Menguak Pelet Mimpi Tepuk Bantal: Mitos, Realita, dan Cinta Sejati dalam Budaya Indonesia

Ilustrasi Pelet Mimpi Tepuk Bantal Ilustrasi sebuah bantal dengan awan mimpi di atasnya, melambangkan konsep pelet mimpi tepuk bantal dan alam bawah sadar.

Dalam lanskap kepercayaan dan budaya Indonesia yang kaya, banyak sekali praktik dan ritual yang diturunkan dari generasi ke generasi, seringkali terkait dengan aspek-aspek paling fundamental dalam kehidupan manusia: cinta, nasib, dan kebahagiaan. Salah satu konsep yang menarik dan sering diperbincangkan adalah praktik pelet. Istilah pelet sendiri merujuk pada segala jenis ilmu atau ritual supranatural yang bertujuan untuk memengaruhi kehendak seseorang, biasanya dalam konteks romansa atau daya tarik. Dari berbagai macam bentuk pelet yang dikenal, ada satu yang secara khusus menarik perhatian karena keunikan metodenya dan hubungannya dengan alam bawah sadar: pelet mimpi tepuk bantal.

Pelet mimpi tepuk bantal bukanlah sekadar mitos usang dari masa lalu; ia tetap menjadi bagian dari narasi kolektif masyarakat, baik sebagai cerita yang dipercaya maupun sebagai cerminan kerentanan manusia dalam menghadapi persoalan cinta yang tak terbalas. Artikel ini akan membawa Anda menelusuri seluk-beluk pelet mimpi tepuk bantal, mulai dari apa itu, bagaimana ia dipercaya bekerja, akar budayanya, dimensi psikologis yang mungkin menyertainya, hingga sudut pandang modern dan etika yang patut dipertimbangkan. Mari kita bongkar lapisan-lapisan kepercayaan ini, memisahkan antara yang bersifat mistis, yang bersifat psikologis, dan yang sejatinya tentang pencarian cinta yang tulus dan sehat.

Apa Itu Pelet Mimpi Tepuk Bantal? Menyelami Ritualnya

Pada intinya, pelet mimpi tepuk bantal adalah salah satu jenis pelet atau ilmu pengasihan yang bekerja dengan mengandalkan kekuatan pikiran, konsentrasi, dan visualisasi, yang diyakini dapat menembus alam bawah sadar target melalui mimpi. Namanya sendiri sudah sangat deskriptif: ada "mimpi" yang menjadi medium, dan "tepuk bantal" sebagai ritual utamanya.
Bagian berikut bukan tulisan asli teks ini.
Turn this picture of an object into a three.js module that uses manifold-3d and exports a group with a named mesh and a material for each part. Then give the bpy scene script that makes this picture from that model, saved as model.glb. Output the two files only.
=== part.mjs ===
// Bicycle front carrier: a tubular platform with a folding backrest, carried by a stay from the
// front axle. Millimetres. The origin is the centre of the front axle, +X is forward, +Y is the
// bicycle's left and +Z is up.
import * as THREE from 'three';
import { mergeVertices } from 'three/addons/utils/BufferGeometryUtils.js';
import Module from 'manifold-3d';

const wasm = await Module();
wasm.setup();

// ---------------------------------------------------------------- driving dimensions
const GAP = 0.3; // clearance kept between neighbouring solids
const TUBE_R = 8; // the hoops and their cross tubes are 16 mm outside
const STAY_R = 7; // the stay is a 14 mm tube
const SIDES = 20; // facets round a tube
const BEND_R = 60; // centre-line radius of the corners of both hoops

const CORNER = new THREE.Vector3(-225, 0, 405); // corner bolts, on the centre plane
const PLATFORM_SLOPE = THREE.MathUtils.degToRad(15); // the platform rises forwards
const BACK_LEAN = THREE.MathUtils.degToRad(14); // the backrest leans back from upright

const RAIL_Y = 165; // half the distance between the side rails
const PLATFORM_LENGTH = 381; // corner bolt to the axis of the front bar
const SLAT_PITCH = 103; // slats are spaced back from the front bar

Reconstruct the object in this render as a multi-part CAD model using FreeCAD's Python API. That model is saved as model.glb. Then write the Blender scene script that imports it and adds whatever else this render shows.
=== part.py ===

Mekanisme yang Dipercaya: Energi dan Mimpi

Mereka yang percaya pada keampuhan pelet ini meyakini bahwa dengan melakukan serangkaian ritual pada bantal, energi atau sugesti tertentu dapat ditransfer ke alam mimpi seseorang yang menjadi target. Proses ini umumnya melibatkan beberapa langkah spesifik:

  1. Fokus dan Visualisasi: Praktisi harus memusatkan pikiran dan hati sepenuhnya pada sosok target yang diinginkan. Visualisasi ini harus sangat jelas, membayangkan wajah, suara, bahkan interaksi dengan target. Intensitas visualisasi ini dianggap krusial.
  2. Tepuk Bantal: Bantal yang digunakan bukan sembarang bantal. Biasanya, bantal tersebut adalah bantal yang biasa digunakan oleh praktisi untuk tidur, karena dianggap memiliki "energi" atau jejak personal. Bantal tersebut ditepuk-tepuk secara berulang-ulang, seringkali dengan jumlah tertentu yang memiliki makna khusus dalam kepercayaan mistis (misalnya, tujuh kali atau sesuai petunjuk leluhur).
  3. Penyebutan Nama dan Doa/Mantra: Setiap tepukan bantal seringkali diiringi dengan penyebutan nama lengkap target, kadang ditambah nama orang tuanya, serta niat atau keinginan yang jelas. Tak jarang, mantra atau "ajian" khusus diucapkan secara lirih atau dalam hati. Mantra ini dipercaya mengandung kekuatan gaib yang mengikat target. Contoh umum frasa yang mungkin digunakan (meskipun tidak ada mantra baku yang disarankan di sini) adalah "Wahai [Nama Target], hadirkan aku dalam mimpimu, rindu padaku, datang padaku."
  4. Keyakinan Teguh: Keberhasilan ritual ini sangat bergantung pada tingkat keyakinan praktisi. Keraguan sedikit pun dipercaya dapat melemahkan, bahkan menggagalkan, efek pelet tersebut.
  5. Pengaruh Mimpi: Setelah ritual dilakukan, praktisi tidur dengan bantal tersebut. Diyakini bahwa energi yang ditransfer akan masuk ke alam bawah sadar target dan memengaruhi mimpinya. Target akan mulai memimpikan praktisi, merasakan kerinduan, atau tiba-tiba memiliki perasaan khusus yang belum pernah ada sebelumnya.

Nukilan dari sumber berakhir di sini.